After 17-year-old Joanna Wilson becomes pregnant, she quickly finds herself in in a Southern gothic nightmare. She suffers physical abuse at the hands of her father, and her married lover, Jack Wyatt, who’s still devoted to his injured wife, sends her off to the Frances Weston Home in Knoxville. It’s a place for young unmarried women to give birth, away from the prying eyes of judgmental Tennessee society; for the women sequestered there, it’s both a schoolhouse and a jail, where the wardens are stoic, “crowlike” nuns. This prisonlike setting, where everything beyond the house’s gardens is off-limits, is fertile ground for Hogan to explore the culture and misogyny of a classist, racist 1950s and ’60s America. The real horror of the home for unwed mothers, however, is not simply its restrictiveness, but what happens to the babies; they’re put up for adoption, no matter what their mothers’ wishes are, and the women never know exactly what becomes of their children. As time passes, the novel follows Joanna and others from the home as they enter adulthood, exploring how they grapple with the trauma of separation. Over the course of the novel, Hogan’s prose is pared down but deliberate, reflecting the staid resilience of her central characters. The narrative, while alarming, is very much grounded in the reality of the time and place in which it’s set. It’s clear that many women in similar situations never received answers about what happened to their children, but in this novel, Hogan does offer a hint of relief. Overall, it’s a narrative that builds slowly, hovering on a photograph as a missing piece in a puzzle, and coalescing in a resounding defense of women’s reproductive autonomy.

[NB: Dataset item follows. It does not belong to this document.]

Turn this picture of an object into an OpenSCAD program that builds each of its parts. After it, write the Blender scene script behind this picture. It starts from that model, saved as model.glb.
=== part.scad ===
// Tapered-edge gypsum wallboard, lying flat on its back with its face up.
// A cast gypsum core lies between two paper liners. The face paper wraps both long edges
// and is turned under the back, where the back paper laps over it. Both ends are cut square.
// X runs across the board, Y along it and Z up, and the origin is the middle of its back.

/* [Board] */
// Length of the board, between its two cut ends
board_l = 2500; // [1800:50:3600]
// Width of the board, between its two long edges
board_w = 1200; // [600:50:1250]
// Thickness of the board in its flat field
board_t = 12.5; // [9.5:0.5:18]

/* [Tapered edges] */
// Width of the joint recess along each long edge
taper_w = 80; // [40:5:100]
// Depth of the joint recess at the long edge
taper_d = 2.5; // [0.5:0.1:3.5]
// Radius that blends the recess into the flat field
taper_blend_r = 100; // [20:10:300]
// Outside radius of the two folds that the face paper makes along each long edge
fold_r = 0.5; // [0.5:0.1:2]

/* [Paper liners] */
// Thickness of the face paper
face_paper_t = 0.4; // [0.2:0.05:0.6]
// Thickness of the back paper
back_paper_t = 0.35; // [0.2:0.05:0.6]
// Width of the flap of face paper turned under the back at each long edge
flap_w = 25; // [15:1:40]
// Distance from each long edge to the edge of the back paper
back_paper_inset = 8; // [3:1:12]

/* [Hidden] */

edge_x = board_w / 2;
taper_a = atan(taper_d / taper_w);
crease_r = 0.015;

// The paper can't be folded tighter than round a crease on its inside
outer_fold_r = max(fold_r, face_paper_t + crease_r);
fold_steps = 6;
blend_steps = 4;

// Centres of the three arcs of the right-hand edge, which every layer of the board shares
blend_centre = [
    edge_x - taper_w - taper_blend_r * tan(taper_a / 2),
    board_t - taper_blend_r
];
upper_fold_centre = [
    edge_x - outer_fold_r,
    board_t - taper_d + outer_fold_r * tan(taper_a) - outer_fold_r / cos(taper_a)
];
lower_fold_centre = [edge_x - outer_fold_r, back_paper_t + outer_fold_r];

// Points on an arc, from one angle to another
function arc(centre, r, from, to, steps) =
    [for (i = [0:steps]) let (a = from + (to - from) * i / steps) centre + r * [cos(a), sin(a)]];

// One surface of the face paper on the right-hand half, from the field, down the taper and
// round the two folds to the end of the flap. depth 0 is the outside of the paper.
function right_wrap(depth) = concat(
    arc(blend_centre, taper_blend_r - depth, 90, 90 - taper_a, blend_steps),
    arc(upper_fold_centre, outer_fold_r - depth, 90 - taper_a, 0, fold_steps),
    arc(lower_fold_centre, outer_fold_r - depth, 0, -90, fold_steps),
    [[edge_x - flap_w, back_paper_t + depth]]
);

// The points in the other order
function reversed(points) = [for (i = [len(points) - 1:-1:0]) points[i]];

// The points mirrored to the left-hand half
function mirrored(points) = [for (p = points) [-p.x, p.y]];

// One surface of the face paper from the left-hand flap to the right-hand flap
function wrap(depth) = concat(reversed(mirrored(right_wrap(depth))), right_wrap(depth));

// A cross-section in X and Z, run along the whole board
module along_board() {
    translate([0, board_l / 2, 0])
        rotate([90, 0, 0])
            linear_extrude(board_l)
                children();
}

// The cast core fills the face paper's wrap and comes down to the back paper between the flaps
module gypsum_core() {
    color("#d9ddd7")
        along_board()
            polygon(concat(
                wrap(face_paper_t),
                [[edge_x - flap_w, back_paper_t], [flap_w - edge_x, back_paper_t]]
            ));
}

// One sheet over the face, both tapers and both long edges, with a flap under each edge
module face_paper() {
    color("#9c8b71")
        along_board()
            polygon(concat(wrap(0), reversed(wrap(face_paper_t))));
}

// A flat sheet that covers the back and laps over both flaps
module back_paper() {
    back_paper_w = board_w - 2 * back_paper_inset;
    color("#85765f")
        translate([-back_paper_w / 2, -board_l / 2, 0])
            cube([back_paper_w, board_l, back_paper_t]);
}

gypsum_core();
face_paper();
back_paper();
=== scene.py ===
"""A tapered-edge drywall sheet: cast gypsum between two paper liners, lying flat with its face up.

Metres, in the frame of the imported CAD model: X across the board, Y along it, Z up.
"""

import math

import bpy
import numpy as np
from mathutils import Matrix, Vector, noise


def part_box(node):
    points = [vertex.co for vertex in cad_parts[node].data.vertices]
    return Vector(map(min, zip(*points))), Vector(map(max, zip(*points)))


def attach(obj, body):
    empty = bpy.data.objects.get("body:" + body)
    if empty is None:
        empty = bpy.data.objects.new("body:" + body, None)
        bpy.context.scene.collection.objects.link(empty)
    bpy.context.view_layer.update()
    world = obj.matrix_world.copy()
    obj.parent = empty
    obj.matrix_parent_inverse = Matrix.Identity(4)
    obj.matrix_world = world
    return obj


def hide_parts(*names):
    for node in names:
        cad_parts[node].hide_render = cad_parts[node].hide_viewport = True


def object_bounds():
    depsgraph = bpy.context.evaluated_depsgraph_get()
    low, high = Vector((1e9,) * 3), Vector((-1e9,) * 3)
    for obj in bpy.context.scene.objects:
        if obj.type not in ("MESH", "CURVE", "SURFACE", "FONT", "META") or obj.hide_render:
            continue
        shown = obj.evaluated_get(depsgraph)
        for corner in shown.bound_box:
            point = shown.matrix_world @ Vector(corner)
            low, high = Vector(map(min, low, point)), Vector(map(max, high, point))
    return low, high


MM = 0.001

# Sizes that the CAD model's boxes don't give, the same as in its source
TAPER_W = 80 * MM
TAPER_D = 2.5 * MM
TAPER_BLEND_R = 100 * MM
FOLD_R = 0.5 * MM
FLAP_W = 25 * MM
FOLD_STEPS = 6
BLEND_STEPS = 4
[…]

An elegantly written and damning narrative.

- KIRKUS INDIE

"Unbroken Bonds vividly captures the terrible vulnerability of young white women in the United States in the decades before "reproductive rights" became available to any but the wealthiest of us. Dawn Hogan richly portrays the dozens of ways that sexuality and its consequences endangered the safety and dignity of girls and women when their only source of strength was each other. This novel is a great read. It is also a cautionary tale. If we fail to recognize the truths of Hogan’s novel, then girls and women may, quite possibly, be forced to face similar dangers in the future."

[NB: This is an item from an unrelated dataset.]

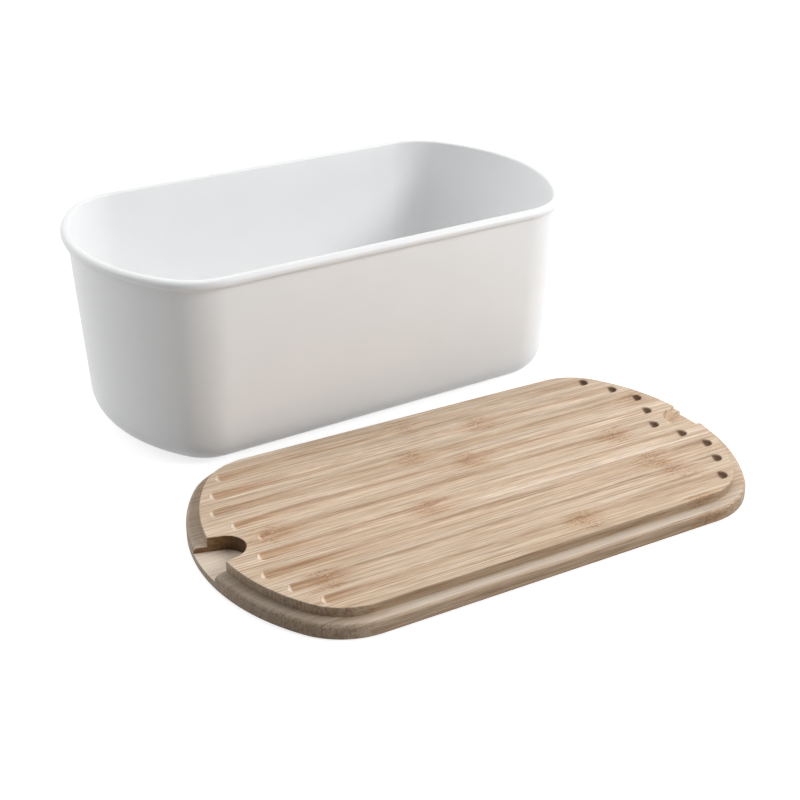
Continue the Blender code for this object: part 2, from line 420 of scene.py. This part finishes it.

- Rickie Solinger, author of Wake Up Little Susie: Single Pregnancy and Race before Roe v. Wade

"While Unbroken Bonds is a novel, the characters might have been your mothers, grandmothers, aunts, sisters, or the girls with whom you went to school. Each of the young women’s narratives are carefully crafted, and realistic. Finding it difficult to put the book down, we watch each teenager develop into a unique woman who processes the changes wrought in the decades as they go by and finds strength in her own history and from those who love her. As a birth mother myself, I know the pain and confusion surrounding the relinquishment of one’s child. Dawn Hogan has done meticulous research into the feelings, psychology and aftermath of this experience. I believe this book goes a long way to help the public understand the need for unsealing records and helping first mothers heal the wounds created by the loss of their children."

-Fran Gruss Levin, Author of The Story of Molly and Me--A Memoir, and CUB Board Member. 

“As an adoptee, coming to a place of acceptance I’ve had to put myself in the shoes of my first mother at the time of my conception to gain a better understanding of what life was like back then. Unbroken Bonds takes its readers on a journey of the essential facts of what many first mothers experience. It shares how extraordinarily difficult our times can be when it comes to unwed and unplanned pregnancy. Dawn shares several sides of the coin, all real and raw glimpses of what first mothers go through. This is a side that needs to be considered among society today. Although times have changed in some regard, we must be awakened in the truths that separation trauma for the adoptee and first mother lasts a lifetime.”

-Pamela Karanova, Adoptees Connect, Inc.

"Buckle up for a fast paced journey through the shocking world of "unwed pregnancy" following WWII. Unbroken Bonds will introduce you to four resilient women who survived overwhelming loss, by forging a life-long connection. Their friendship evolved as a result of a chance meeting, in one of many, infamous maternity homes, of the era.  Their stories shed light on the estimated 4 milllion mothers, whose well-kept secrets, have never been told.  Instructed to cut ties with one another, and never to speak of the traumatic events they endured, these brave souls defied convention and found a way to stay joined.  While life took them down divergent paths, their attachment only solidified as a result of their shared grief. And that attachment bound them together, as family.  Society & cultural changes came fast and furiously in the ensuing decades and life presented each one with a series of unique challenges. Just as it is for many, it was their formidable "sisterhood" that sustained them through life."

-Leslie Pate Mackinnon

 Leslie Pate Mackinnon L.C.S.W. has practiced psychotherapy for four decades. She’s been featured on GOOD MORNING AMERICA, CNN, DAN RATHER REPORTS  and THE KATIE COURIC SHOW along with her oldest son. Leslie is featured in a book The Girls Who Went Away, and a documentary A GIRL LIKE HER.